### PROBLEM TO SOLVE
Extract every record, keeping each one exactly as it is.

[Object data in JSON]
# # # #

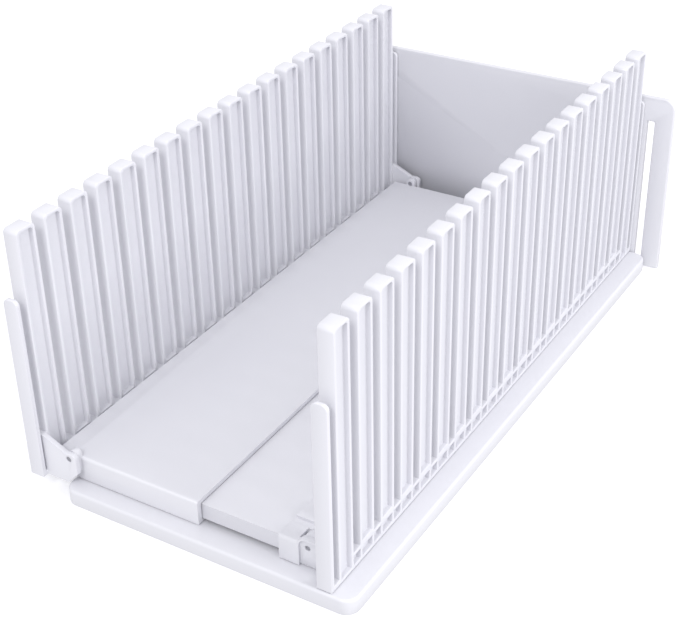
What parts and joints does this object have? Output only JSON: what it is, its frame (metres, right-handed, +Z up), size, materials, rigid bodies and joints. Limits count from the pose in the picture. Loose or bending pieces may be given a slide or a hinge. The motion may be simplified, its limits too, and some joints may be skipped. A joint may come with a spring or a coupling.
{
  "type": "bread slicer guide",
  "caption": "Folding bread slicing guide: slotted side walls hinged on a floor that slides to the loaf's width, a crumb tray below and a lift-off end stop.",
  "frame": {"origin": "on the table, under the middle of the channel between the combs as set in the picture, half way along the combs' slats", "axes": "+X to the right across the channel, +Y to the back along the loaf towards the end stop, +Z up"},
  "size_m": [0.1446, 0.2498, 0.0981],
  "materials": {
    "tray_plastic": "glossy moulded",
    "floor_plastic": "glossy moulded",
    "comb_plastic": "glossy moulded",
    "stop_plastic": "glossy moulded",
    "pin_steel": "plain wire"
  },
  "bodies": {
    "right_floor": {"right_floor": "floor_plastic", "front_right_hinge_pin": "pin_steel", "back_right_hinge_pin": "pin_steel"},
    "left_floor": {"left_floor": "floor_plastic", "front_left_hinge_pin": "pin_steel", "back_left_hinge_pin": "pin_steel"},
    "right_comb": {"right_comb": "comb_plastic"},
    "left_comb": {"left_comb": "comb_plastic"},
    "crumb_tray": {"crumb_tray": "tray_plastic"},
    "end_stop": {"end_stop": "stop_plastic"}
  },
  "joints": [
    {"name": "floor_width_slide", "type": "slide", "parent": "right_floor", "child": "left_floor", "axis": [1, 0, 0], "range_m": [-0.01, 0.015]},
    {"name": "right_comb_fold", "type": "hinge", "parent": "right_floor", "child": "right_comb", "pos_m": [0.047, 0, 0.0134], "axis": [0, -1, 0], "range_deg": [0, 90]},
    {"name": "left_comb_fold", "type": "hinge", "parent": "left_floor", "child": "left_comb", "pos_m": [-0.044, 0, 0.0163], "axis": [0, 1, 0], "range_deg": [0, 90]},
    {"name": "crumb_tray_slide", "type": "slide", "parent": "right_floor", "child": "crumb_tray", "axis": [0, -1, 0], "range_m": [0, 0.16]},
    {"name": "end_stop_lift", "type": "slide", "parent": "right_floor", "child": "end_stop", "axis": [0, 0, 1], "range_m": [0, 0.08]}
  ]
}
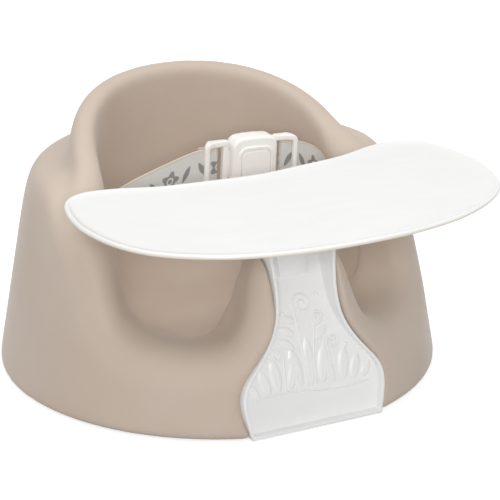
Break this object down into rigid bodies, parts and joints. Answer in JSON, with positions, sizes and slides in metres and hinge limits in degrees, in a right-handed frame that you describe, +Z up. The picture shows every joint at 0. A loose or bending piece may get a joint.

# # # #

### RESULT
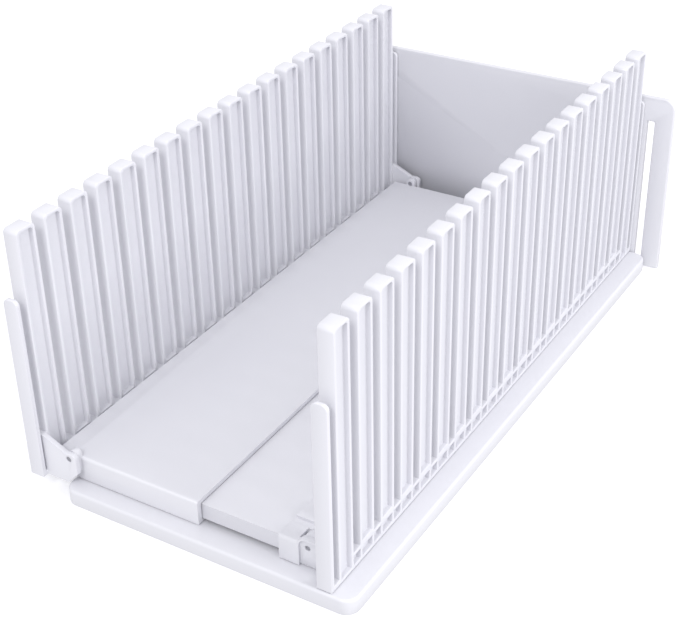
What parts and joints does this object have? Output only JSON: what it is, its frame (metres, right-handed, +Z up), size, materials, rigid bodies and joints. Limits count from the pose in the picture. Loose or bending pieces may be given a slide or a hinge. The motion may be simplified, its limits too, and some joints may be skipped. A joint may come with a spring or a coupling.
{
  "type": "bread slicer guide",
  "caption": "Folding bread slicing guide: slotted side walls hinged on a floor that slides to the loaf's width, a crumb tray below and a lift-off end stop.",
  "frame": {"origin": "on the table, under the middle of the channel between the combs as set in the picture, half way along the combs' slats", "axes": "+X to the right across the channel, +Y to the back along the loaf towards the end stop, +Z up"},
  "size_m": [0.1446, 0.2498, 0.0981],
  "materials": {
    "tray_plastic": "glossy moulded",
    "floor_plastic": "glossy moulded",
    "comb_plastic": "glossy moulded",
    "stop_plastic": "glossy moulded",
    "pin_steel": "plain wire"
  },
  "bodies": {
    "right_floor": {"right_floor": "floor_plastic", "front_right_hinge_pin": "pin_steel", "back_right_hinge_pin": "pin_steel"},
    "left_floor": {"left_floor": "floor_plastic", "front_left_hinge_pin": "pin_steel", "back_left_hinge_pin": "pin_steel"},
    "right_comb": {"right_comb": "comb_plastic"},
    "left_comb": {"left_comb": "comb_plastic"},
    "crumb_tray": {"crumb_tray": "tray_plastic"},
    "end_stop": {"end_stop": "stop_plastic"}
  },
  "joints": [
    {"name": "floor_width_slide", "type": "slide", "parent": "right_floor", "child": "left_floor", "axis": [1, 0, 0], "range_m": [-0.01, 0.015]},
    {"name": "right_comb_fold", "type": "hinge", "parent": "right_floor", "child": "right_comb", "pos_m": [0.047, 0, 0.0134], "axis": [0, -1, 0], "range_deg": [0, 90]},
    {"name": "left_comb_fold", "type": "hinge", "parent": "left_floor", "child": "left_comb", "pos_m": [-0.044, 0, 0.0163], "axis": [0, 1, 0], "range_deg": [0, 90]},
    {"name": "crumb_tray_slide", "type": "slide", "parent": "right_floor", "child": "crumb_tray", "axis": [0, -1, 0], "range_m": [0, 0.16]},
    {"name": "end_stop_lift", "type": "slide", "parent": "right_floor", "child": "end_stop", "axis": [0, 0, 1], "range_m": [0, 0.08]}
  ]
}
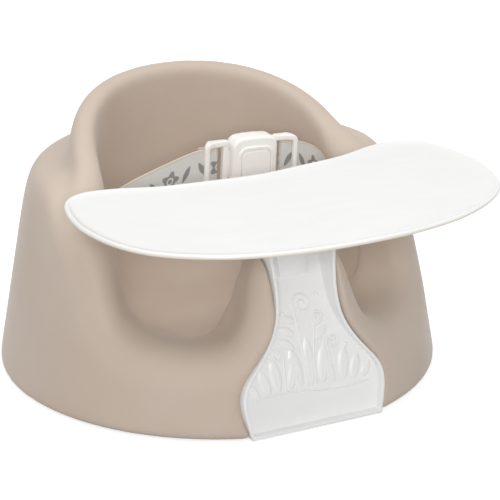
Break this object down into rigid bodies, parts and joints. Answer in JSON, with positions, sizes and slides in metres and hinge limits in degrees, in a right-handed frame that you describe, +Z up. The picture shows every joint at 0. A loose or bending piece may get a joint.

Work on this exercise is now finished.